**What is required:**
Every record that follows should be printed verbatim.

**Records:**
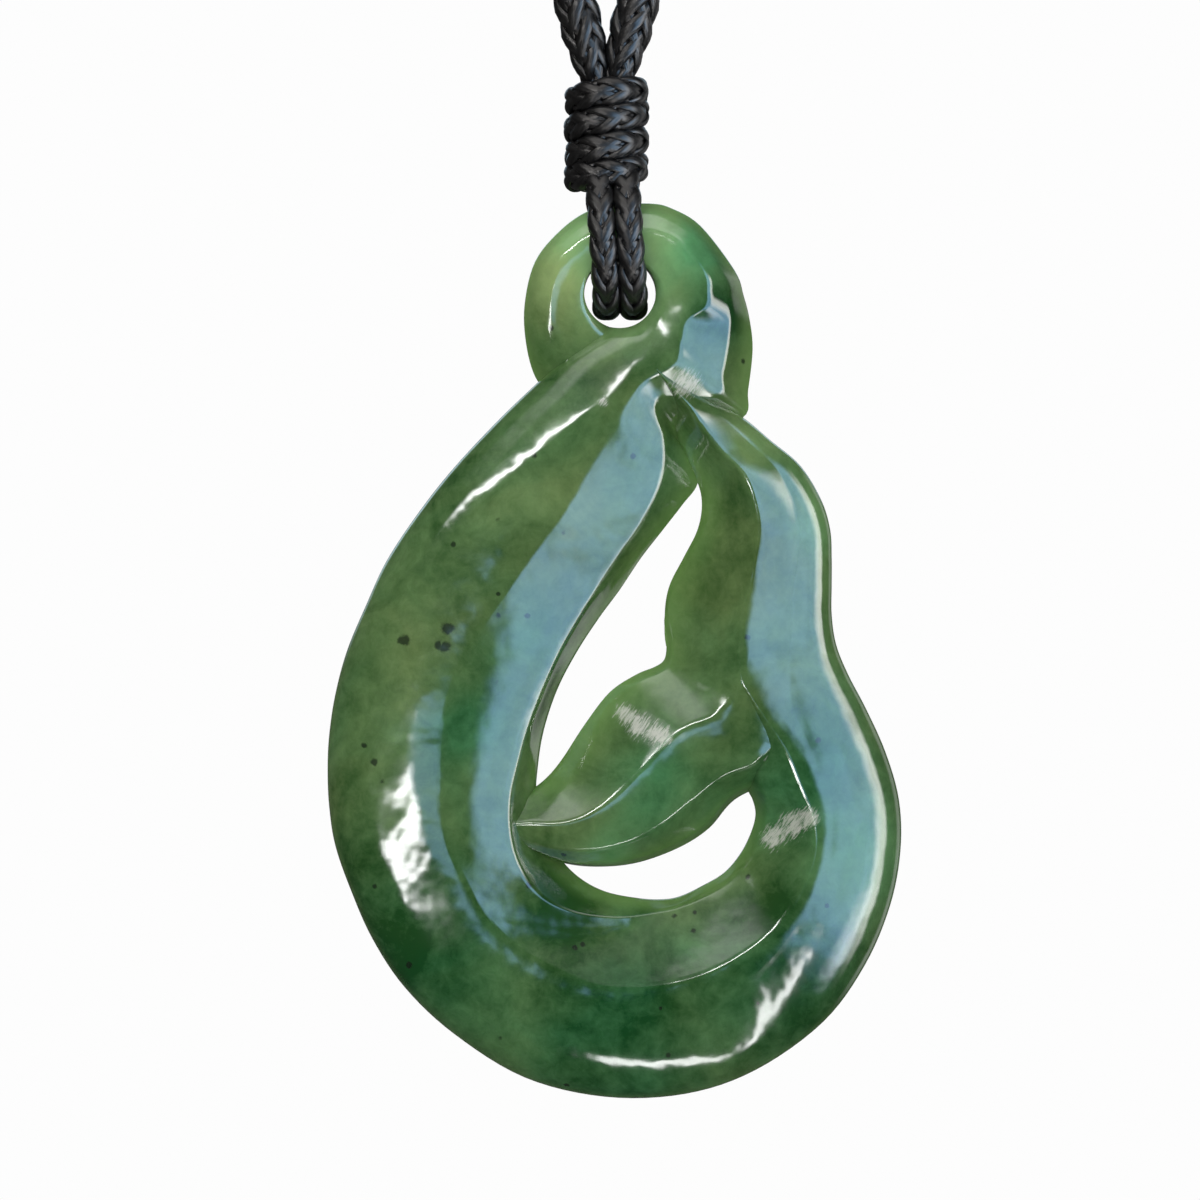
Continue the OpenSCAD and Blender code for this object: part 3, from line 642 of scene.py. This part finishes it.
def scuffed_places(shader, front, behind):
    """1 in the middle of each scuffed place on the front, and 0 where the polish is whole."""
    polish = 1.0
    for x, z, radius in SCUFFS:
        polish = shader.fade(shader.away(front, x, z), 0.1 * radius, 1.1 * radius) * polish
    return (1 - polish) * shader.fade(behind, 0.3, -0.3)


def white_scratches(shader, front, scuffed):
    """1 on fine scratches that lie closer together where the stone is more scuffed."""
    turned = shader.node("ShaderNodeVectorRotate", {"rotation_type": "Y_AXIS"},
                         {"Vector": front, "Angle": HATCH_LEAN}).out("Vector")
    hatch = shader.noise(shader.scaled(turned, (7.5, 1, 1.3)), 1.0, 4, 0.7, 0.4)
    return shader.fade(hatch + scuffed * 0.3, 0.6, 0.84) * shader.fade(scuffed, 0.0, 0.3)


def polished_greenstone(sizes):
    """Nephrite: cloudy green, yellower where thin, with black specks, under a worn wet polish."""
    shader = Shader("polished_greenstone")
    mm = shader.millimetres()
    local = shader.node("ShaderNodeVectorMath", {"operation": "SUBTRACT"},
                        {0: mm, 1: tuple(HOLE)}).out("Vector")
    front = shader.scaled(local, (1, 0, 1))
    behind = shader.part(local, "Y")
    scuffed = scuffed_places(shader, front, behind)
    band = shader.node("ShaderNodeAttribute", {"attribute_name": "band"}).out("Vector")
    bevel = shader.fade(shader.part(band, "Z"), 1.97, 2.05)

    colour = cloudy_green(shader, sizes, mm, front, abs(behind))
    colour = shader.mix(black_specks(shader, mm, front) * 0.82, colour, SPECK_BLACK)
    colour = shader.mix(white_scratches(shader, front, scuffed) * 0.72, colour, SCUFF_WHITE)
    colour = shader.mix(bevel * 0.08, colour, BEVEL_GREY)

    # Fine scratches run along the band, and the polish is dullest on the bevel and in worn clouds
    scratch = shader.noise(shader.scaled(band, (0.22, 5.0, 0)), 1.0, 4, 0.7)
    worn = shader.fade(shader.noise(mm, 0.3, 3, 0.6, 0.8), 0.5, 0.75)
    dull = shader.fade(scratch, 0.35, 0.8) * (0.08 + worn * 0.16 + bevel * 0.1) + bevel * 0.03
    ripple = shader.noise(mm, 0.35, 2, 0.45)
    bump = shader.node("ShaderNodeBump", None, {
        "Strength": 0.17, "Distance": 0.0004, "Height": ripple + scratch * 0.035,
    }).out("Normal")
    glaze = shader.node("ShaderNodeBsdfPrincipled", None, {
        "Base Color": colour,
        "Roughness": 0.075 + dull + scuffed * 0.25,
        "IOR": 1.62,
        "Normal": bump,
        "Subsurface Weight": 0.2,
        "Subsurface Radius": (0.6, 1.0, 0.5),
        "Subsurface Scale": 0.0012,
    })
    return shader.finish(glaze.out("BSDF"))


class Braid(NamedTuple):
    """How a cord is braided, in millimetres.

    The plaits wind round an oval with half sizes wide and deep. One plait's full turn is turn long,
    and below 0 it winds the other way. A plait has its own half width and half depth, and rises
    over and dives under the others by wave. step is the distance between two rings of points, and
    sides the number of points in a ring.
    """

    wide: float
    deep: float
    plaits: int
    turn: float
    plait_wide: float
    plait_deep: float
    wave: float
    step: float
    sides: int


NECK_BRAID = Braid(1.15, 1.15, 12, 11.4, 0.5, 0.27, 0.16, 0.42, 8)
LOOP_BRAID = Braid(0.56, 0.68, 8, -7, 0.44, 0.23, 0.12, 0.14, 10)
KNOT_BRAID = Braid(0.72, 0.5, 8, 7, 0.43, 0.23, 0.12, 0.14, 10)
# Steps between two points of a route, before it is divided evenly
NECK_ROUTE_STEPS, STRAND_ROUTE_STEPS = 40, 30
# Heights at which the neck cord's ends narrow into the knot, and their size there
NECK_TAPER = (-240.5, -239.4, -238.5, -237), (0.62, 0.78, 0.88, 1)
# From the hole's centre sideways to each strand's centre line, and the strands' lean to the left
# for each millimetre up
STRAND_OUT, STRAND_LEAN = 0.9, 0.07
# The knot's lowest and highest point above the hole's centre, and the turns that it is wound in
KNOT_BOTTOM, KNOT_TOP, KNOT_TURNS = 6.9, 14.4, 4
# From the knot's middle to the flat braid's, and how much nearer its tucked ends come
KNOT_REACH, KNOT_TUCK = 2.1, 1.0
# What each end is wound past its last full turn, as a share of a turn, and the height of one wrap
KNOT_SPARE, KNOT_WRAP = 0.12, 2.0
# How far a wrap rises from left to right, for each millimetre
KNOT_RISE = 0.05
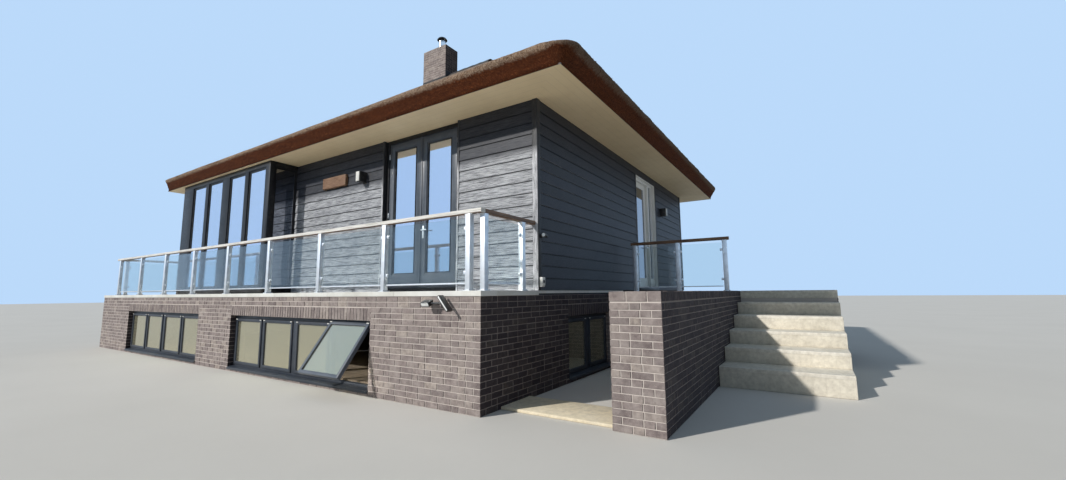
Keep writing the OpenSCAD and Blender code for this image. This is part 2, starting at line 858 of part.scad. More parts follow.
module side_door_glass() {
    x = leaf_x0 + (leaf_depth - pane_t) / 2;
    color(GLASS, 0.5) box([x, leaf_y0 + leaf_stile, leaf_z0 + leaf_foot],
        [x + pane_t, leaf_y0 + leaf_w - leaf_stile, leaf_z0 + leaf_h - leaf_stile]);
}

// Lever handles with long plates on both faces of the leaf
plate = [8, 44, 220];
lever = [16, 134, 18];
spindle_r = 9;
spindle_h = 50;
module side_door_handle() {
    y = leaf_y0 + leaf_w - leaf_stile / 2;
    color(STEEL) for (side = [0, 1])
        translate([side ? leaf_x0 : leaf_x0 + leaf_depth, y, base_h + handle_z])
            mirror([side, 0, 0]) {
                translate([0, -plate[1] / 2, -plate[2] / 2]) cube(plate);
                rotate([0, 90, 0]) cylinder(h = spindle_h, r = spindle_r, $fn = 24);
                translate([spindle_h - spindle_r, spindle_r - lever[1], -lever[2] / 2]) cube(lever);
            }
}

module soffit() {
    half = wall_t / 2;
    color(CREAM) difference() {
        box([roof_x0, roof_y0, soffit_z], [roof_x1, roof_y1, roof_z]);
        box([hx + half, hy + half, soffit_z - 1], [xr - half, yb - half, roof_z + 1]);
    }
}

module ceiling() {
    half = wall_t / 2;
    color(WHITE) box([hx + half, hy + half, soffit_z], [xr - half, yb - half, soffit_z + ceiling_t]);
}

// Outline of the roof at one height: a rectangle with round corners, 1 mm thick
module roof_ring(out, r, z) {
    for (x = [roof_x0 - out + r, roof_x1 + out - r])
        for (y = [roof_y0 - out + r, roof_y1 + out - r])
            translate([x, y, z]) cylinder(h = 1, r = r, $fn = 48);
}

module thatch_roof() {
    color(REED) difference() {
        hull() {
            roof_ring(0, thatch_foot_r, roof_z);
            roof_ring(thatch_cut_out, thatch_corner, roof_z + thatch_cut);
            roof_ring(thatch_out, thatch_corner, lip_z);
            roof_ring(thatch_out - thatch_round_in, thatch_corner, lip_z + thatch_round);
            for (x = [-ridge_half, ridge_half])
                translate([ridge_x + x, ridge_y, ridge_z - ridge_r]) sphere(r = ridge_r, $fn = 32);
        }
        hull() {
            roof_ring(-thatch_rest, thatch_foot_r, roof_z - 1);
            for (x = [-ridge_half, ridge_half])
                translate([ridge_x + x, ridge_y, ridge_z - thatch_drop - thatch_foot_r])
                    sphere(r = thatch_foot_r, $fn = 16);
        }
        chimney_body();
    }
}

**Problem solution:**
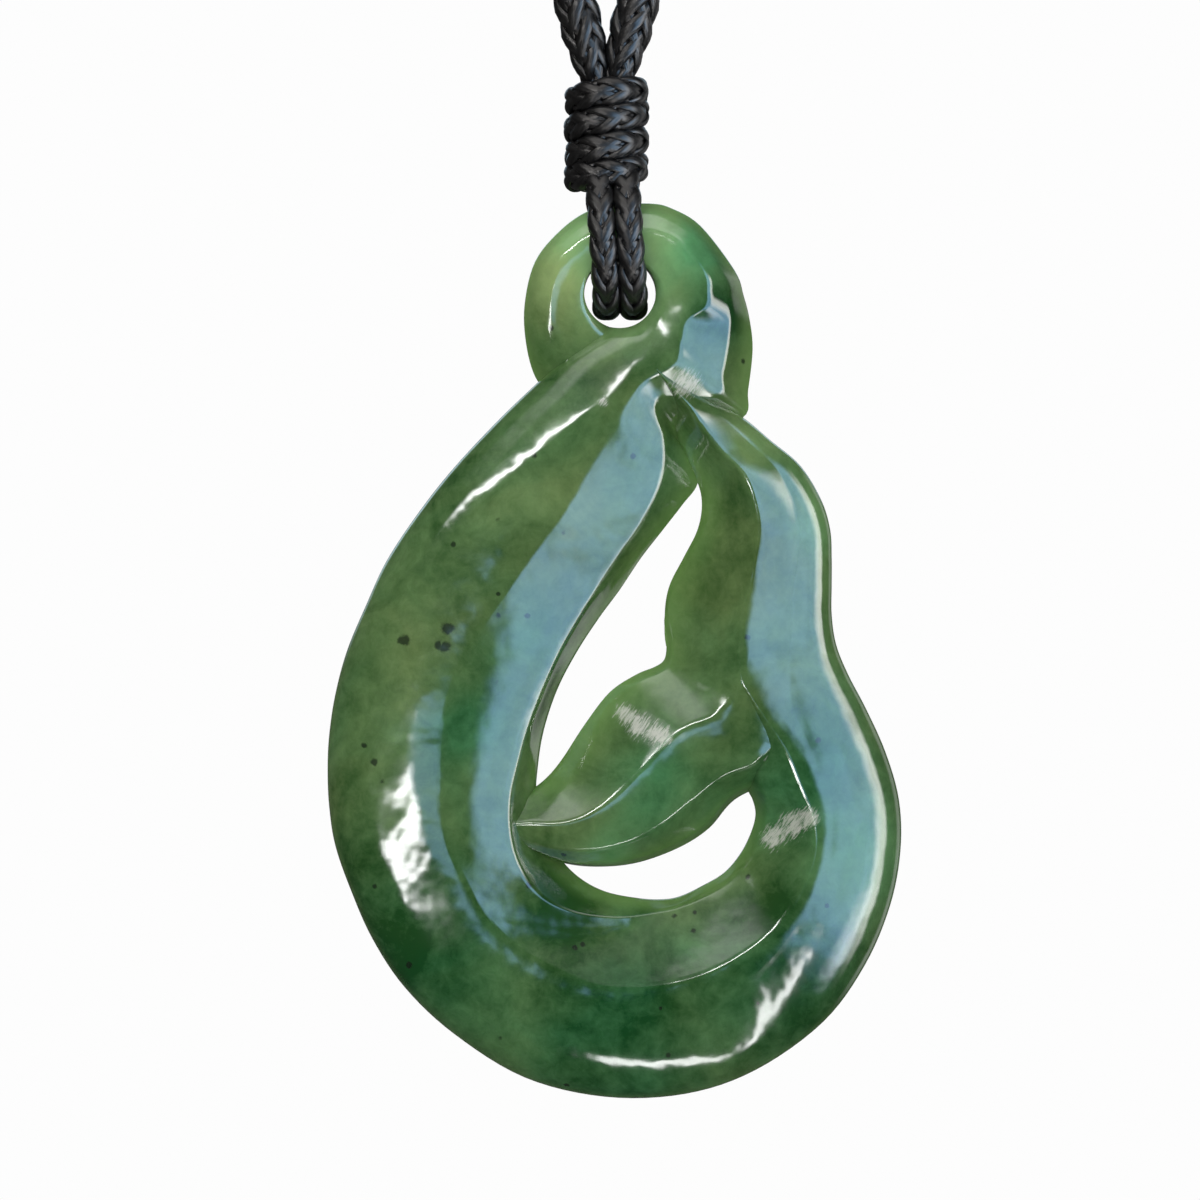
Continue the OpenSCAD and Blender code for this object: part 3, from line 642 of scene.py. This part finishes it.
def scuffed_places(shader, front, behind):
    """1 in the middle of each scuffed place on the front, and 0 where the polish is whole."""
    polish = 1.0
    for x, z, radius in SCUFFS:
        polish = shader.fade(shader.away(front, x, z), 0.1 * radius, 1.1 * radius) * polish
    return (1 - polish) * shader.fade(behind, 0.3, -0.3)


def white_scratches(shader, front, scuffed):
    """1 on fine scratches that lie closer together where the stone is more scuffed."""
    turned = shader.node("ShaderNodeVectorRotate", {"rotation_type": "Y_AXIS"},
                         {"Vector": front, "Angle": HATCH_LEAN}).out("Vector")
    hatch = shader.noise(shader.scaled(turned, (7.5, 1, 1.3)), 1.0, 4, 0.7, 0.4)
    return shader.fade(hatch + scuffed * 0.3, 0.6, 0.84) * shader.fade(scuffed, 0.0, 0.3)


def polished_greenstone(sizes):
    """Nephrite: cloudy green, yellower where thin, with black specks, under a worn wet polish."""
    shader = Shader("polished_greenstone")
    mm = shader.millimetres()
    local = shader.node("ShaderNodeVectorMath", {"operation": "SUBTRACT"},
                        {0: mm, 1: tuple(HOLE)}).out("Vector")
    front = shader.scaled(local, (1, 0, 1))
    behind = shader.part(local, "Y")
    scuffed = scuffed_places(shader, front, behind)
    band = shader.node("ShaderNodeAttribute", {"attribute_name": "band"}).out("Vector")
    bevel = shader.fade(shader.part(band, "Z"), 1.97, 2.05)

    colour = cloudy_green(shader, sizes, mm, front, abs(behind))
    colour = shader.mix(black_specks(shader, mm, front) * 0.82, colour, SPECK_BLACK)
    colour = shader.mix(white_scratches(shader, front, scuffed) * 0.72, colour, SCUFF_WHITE)
    colour = shader.mix(bevel * 0.08, colour, BEVEL_GREY)

    # Fine scratches run along the band, and the polish is dullest on the bevel and in worn clouds
    scratch = shader.noise(shader.scaled(band, (0.22, 5.0, 0)), 1.0, 4, 0.7)
    worn = shader.fade(shader.noise(mm, 0.3, 3, 0.6, 0.8), 0.5, 0.75)
    dull = shader.fade(scratch, 0.35, 0.8) * (0.08 + worn * 0.16 + bevel * 0.1) + bevel * 0.03
    ripple = shader.noise(mm, 0.35, 2, 0.45)
    bump = shader.node("ShaderNodeBump", None, {
        "Strength": 0.17, "Distance": 0.0004, "Height": ripple + scratch * 0.035,
    }).out("Normal")
    glaze = shader.node("ShaderNodeBsdfPrincipled", None, {
        "Base Color": colour,
        "Roughness": 0.075 + dull + scuffed * 0.25,
        "IOR": 1.62,
        "Normal": bump,
        "Subsurface Weight": 0.2,
        "Subsurface Radius": (0.6, 1.0, 0.5),
        "Subsurface Scale": 0.0012,
    })
    return shader.finish(glaze.out("BSDF"))


class Braid(NamedTuple):
    """How a cord is braided, in millimetres.

    The plaits wind round an oval with half sizes wide and deep. One plait's full turn is turn long,
    and below 0 it winds the other way. A plait has its own half width and half depth, and rises
    over and dives under the others by wave. step is the distance between two rings of points, and
    sides the number of points in a ring.
    """

    wide: float
    deep: float
    plaits: int
    turn: float
    plait_wide: float
    plait_deep: float
    wave: float
    step: float
    sides: int


NECK_BRAID = Braid(1.15, 1.15, 12, 11.4, 0.5, 0.27, 0.16, 0.42, 8)
LOOP_BRAID = Braid(0.56, 0.68, 8, -7, 0.44, 0.23, 0.12, 0.14, 10)
KNOT_BRAID = Braid(0.72, 0.5, 8, 7, 0.43, 0.23, 0.12, 0.14, 10)
# Steps between two points of a route, before it is divided evenly
NECK_ROUTE_STEPS, STRAND_ROUTE_STEPS = 40, 30
# Heights at which the neck cord's ends narrow into the knot, and their size there
NECK_TAPER = (-240.5, -239.4, -238.5, -237), (0.62, 0.78, 0.88, 1)
# From the hole's centre sideways to each strand's centre line, and the strands' lean to the left
# for each millimetre up
STRAND_OUT, STRAND_LEAN = 0.9, 0.07
# The knot's lowest and highest point above the hole's centre, and the turns that it is wound in
KNOT_BOTTOM, KNOT_TOP, KNOT_TURNS = 6.9, 14.4, 4
# From the knot's middle to the flat braid's, and how much nearer its tucked ends come
KNOT_REACH, KNOT_TUCK = 2.1, 1.0
# What each end is wound past its last full turn, as a share of a turn, and the height of one wrap
KNOT_SPARE, KNOT_WRAP = 0.12, 2.0
# How far a wrap rises from left to right, for each millimetre
KNOT_RISE = 0.05
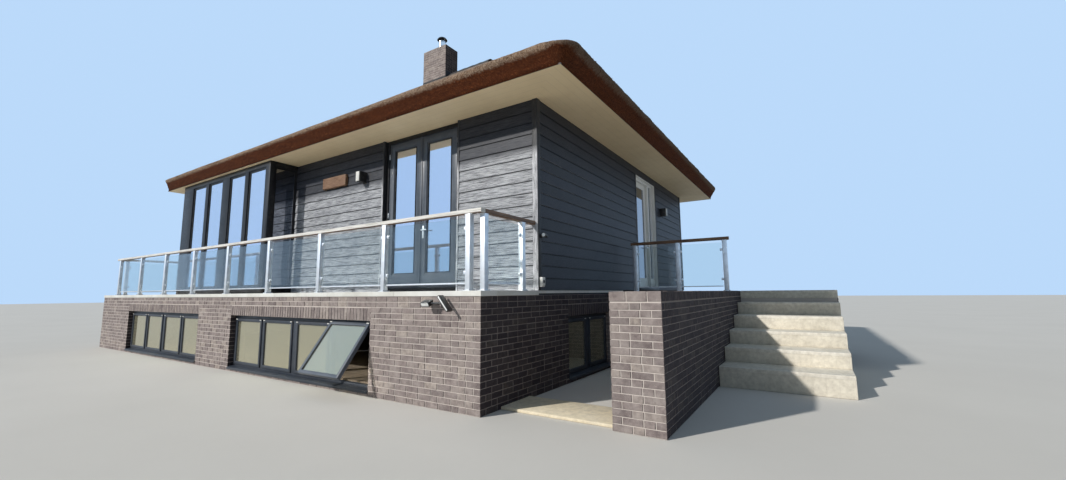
Keep writing the OpenSCAD and Blender code for this image. This is part 2, starting at line 858 of part.scad. More parts follow.
module side_door_glass() {
    x = leaf_x0 + (leaf_depth - pane_t) / 2;
    color(GLASS, 0.5) box([x, leaf_y0 + leaf_stile, leaf_z0 + leaf_foot],
        [x + pane_t, leaf_y0 + leaf_w - leaf_stile, leaf_z0 + leaf_h - leaf_stile]);
}

// Lever handles with long plates on both faces of the leaf
plate = [8, 44, 220];
lever = [16, 134, 18];
spindle_r = 9;
spindle_h = 50;
module side_door_handle() {
    y = leaf_y0 + leaf_w - leaf_stile / 2;
    color(STEEL) for (side = [0, 1])
        translate([side ? leaf_x0 : leaf_x0 + leaf_depth, y, base_h + handle_z])
            mirror([side, 0, 0]) {
                translate([0, -plate[1] / 2, -plate[2] / 2]) cube(plate);
                rotate([0, 90, 0]) cylinder(h = spindle_h, r = spindle_r, $fn = 24);
                translate([spindle_h - spindle_r, spindle_r - lever[1], -lever[2] / 2]) cube(lever);
            }
}

module soffit() {
    half = wall_t / 2;
    color(CREAM) difference() {
        box([roof_x0, roof_y0, soffit_z], [roof_x1, roof_y1, roof_z]);
        box([hx + half, hy + half, soffit_z - 1], [xr - half, yb - half, roof_z + 1]);
    }
}

module ceiling() {
    half = wall_t / 2;
    color(WHITE) box([hx + half, hy + half, soffit_z], [xr - half, yb - half, soffit_z + ceiling_t]);
}

// Outline of the roof at one height: a rectangle with round corners, 1 mm thick
module roof_ring(out, r, z) {
    for (x = [roof_x0 - out + r, roof_x1 + out - r])
        for (y = [roof_y0 - out + r, roof_y1 + out - r])
            translate([x, y, z]) cylinder(h = 1, r = r, $fn = 48);
}

module thatch_roof() {
    color(REED) difference() {
        hull() {
            roof_ring(0, thatch_foot_r, roof_z);
            roof_ring(thatch_cut_out, thatch_corner, roof_z + thatch_cut);
            roof_ring(thatch_out, thatch_corner, lip_z);
            roof_ring(thatch_out - thatch_round_in, thatch_corner, lip_z + thatch_round);
            for (x = [-ridge_half, ridge_half])
                translate([ridge_x + x, ridge_y, ridge_z - ridge_r]) sphere(r = ridge_r, $fn = 32);
        }
        hull() {
            roof_ring(-thatch_rest, thatch_foot_r, roof_z - 1);
            for (x = [-ridge_half, ridge_half])
                translate([ridge_x + x, ridge_y, ridge_z - thatch_drop - thatch_foot_r])
                    sphere(r = thatch_foot_r, $fn = 16);
        }
        chimney_body();
    }
}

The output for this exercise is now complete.